我が家のヤンキー姉ちゃんが高校に行き始めた。この頃の姉ちゃんは、たまに家にいると思うと、男女問わず何人もの友達を連れ込み、部屋でタバコを吸ったりシンナーだと思うがきっとそんなこともしていた。
夜中に抜け出しては遊びに行ってしまうことから家中のドアの鍵は厳重にされていた。だけど姉ちゃんは窓から外へ出るということを覚え、厳重な鍵管理も意味がなかった。そこで、見兼ねたじーちゃんが窓に鉄格子を取り付けた。しかしそんなことをしても無駄だった。
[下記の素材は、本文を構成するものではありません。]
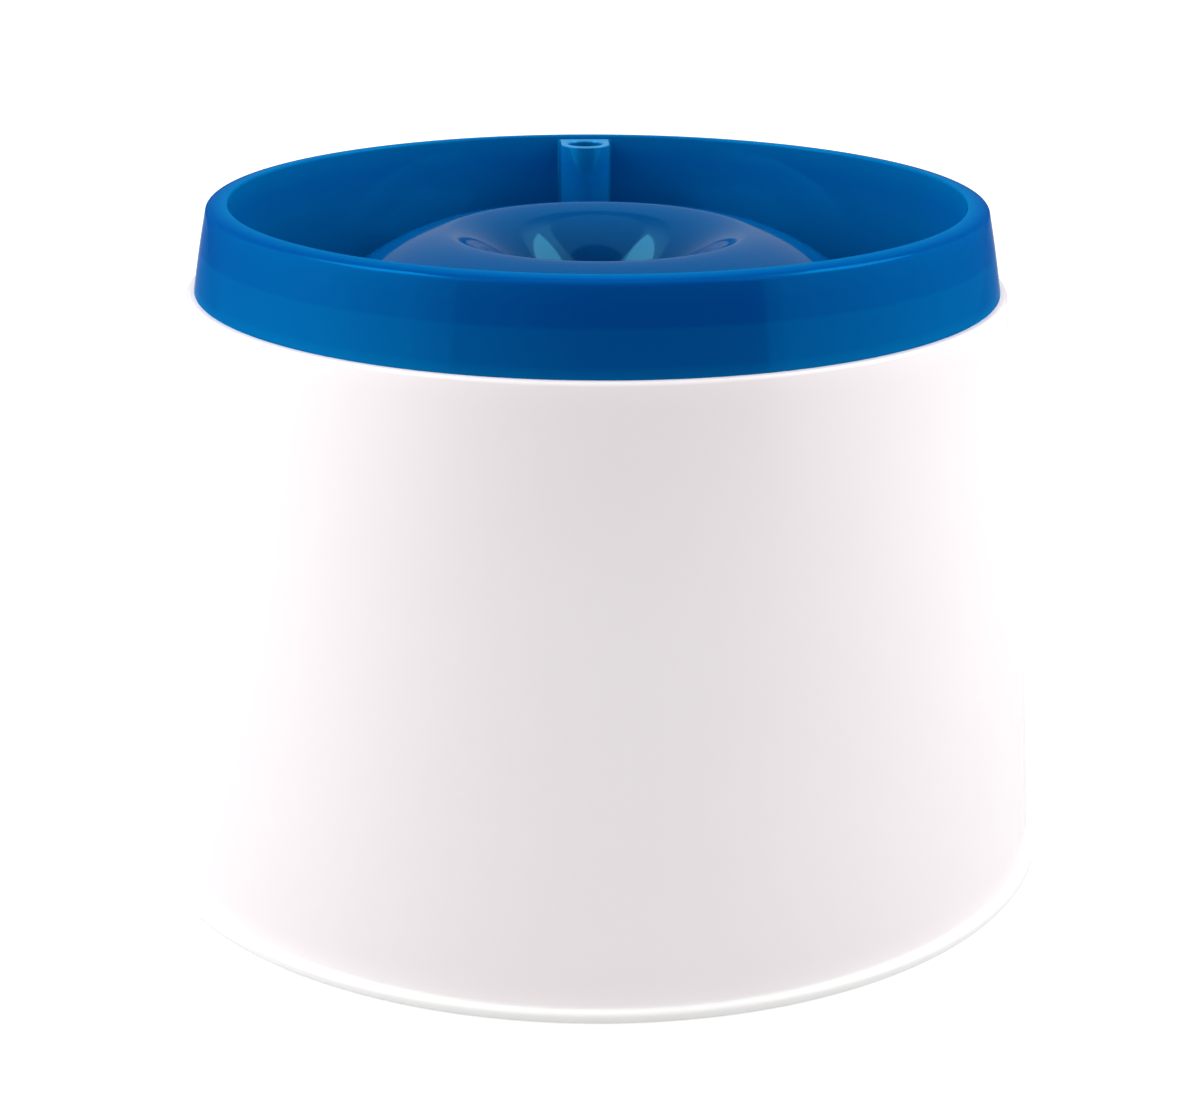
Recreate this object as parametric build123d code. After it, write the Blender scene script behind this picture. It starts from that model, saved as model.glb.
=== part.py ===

鉄格子の僅かな隙間をスタイルの良い姉はすり抜けることができたのだ。結局何も変わらない日常が続いていた。

ある朝、「ブオーン」と車が入ってきて止まっているのが見えた。車高短というやつだ。また、そんな日に限っていつもは仕事でいない父が家にいて。
ここからバトルが始まった。

その車には男の人が乗っていて、なんでも高校まで姉ちゃんを送って行くために来たらしい。しかし、姉ちゃんは部屋で寝ていてそんな男が迎えに来たことすら気づいていない。
父は仕事に出発する直前だったが、足を止めた。車がきたことでブチギレたのだった。

はっきりと覚えているこの光景。父は靴のまま本家に上がり込み、姉ちゃんの部屋からパジャマのままの姉ちゃんの髪を掴み、引きずり出してきた。姉ちゃんは「痛えよ、何すんだクソ親父!」と大声で反抗している。それに腹を立てたのだろう。私たちの朝ご飯が乗っているテーブルをひっくり返し、もちろんおかずは床へ散乱。一生懸命それらを拾う祖母と母。私は遠くでその光景を見ているだけ、子どもながらに近づいてはいけないと感じた。
父は「お前は何をしているんだ!」と声を荒げ、掴んだ髪で姉ちゃんを振り回している。「今すぐ帰らせろ、早く行け!」と。さすがに反抗できなくなった姉ちゃんはそのままの姿でぶつくさと何か文句を言いながら、その車の男のところまで行って帰らせた。

私はその後の記憶はない。ただ、残っているのは高校は誰かが迎えにきてくれて車で行くんだ!っという間違った解釈。そして、私の朝ごはんがなくなってしまって、ご飯ですよというノリの佃煮と白米になったこと。

後から聞いた話だが、姉ちゃんはよっぽどモテたらしくその男の人も20歳を超えている人だった。15歳の姉ちゃんはモテモテだったという事実だけは今も理解できる。